If a news story names "Iranian forces" in the regional theatre, it usually means the IRGC. The institutional distinction matters.

What the IRGC is

The Islamic Revolutionary Guard Corps is one of two branches of Iran's armed forces, the other being the regular military (Artesh). Founded after the 1979 revolution as a regime-defence force, it has expanded into a parallel military with its own ground forces, navy, aerospace force, the paramilitary Basij, and the Quds Force for external operations.

Quds Force

The Quds Force is the IRGC branch responsible for external operations and the relationship with Iran-aligned armed groups across the region. It is the day-to-day operator of Iran's regional partner network — Hezbollah, Houthis, Iraqi militias under the Popular Mobilization Forces umbrella, and others. Its commanders are senior figures in the Iranian security establishment.

IRGC Aerospace Force

The IRGC Aerospace Force operates most of Iran's ballistic missile and drone capability, separately from the Artesh air force.
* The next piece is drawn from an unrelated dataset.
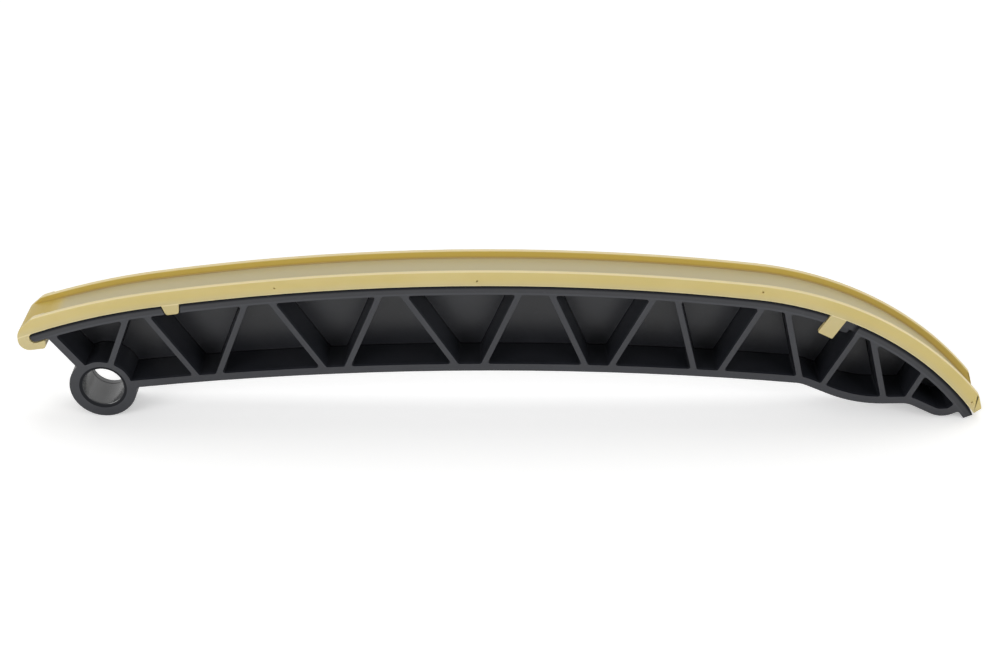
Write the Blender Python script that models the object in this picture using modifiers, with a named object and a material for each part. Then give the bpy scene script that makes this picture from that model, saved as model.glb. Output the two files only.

This force is the principal vector by which Iran can threaten direct strikes on regional adversaries, and is the most likely instrument in any direct Iran-Israel exchange.

Sanctions and legal status

The US designated the IRGC as a Foreign Terrorist Organisation in 2019, the first time a state's armed forces received that designation. The label has practical effects (financial isolation, secondary-sanctions risk for foreign counterparties) and contested legal implications. Other jurisdictions have not matched the designation.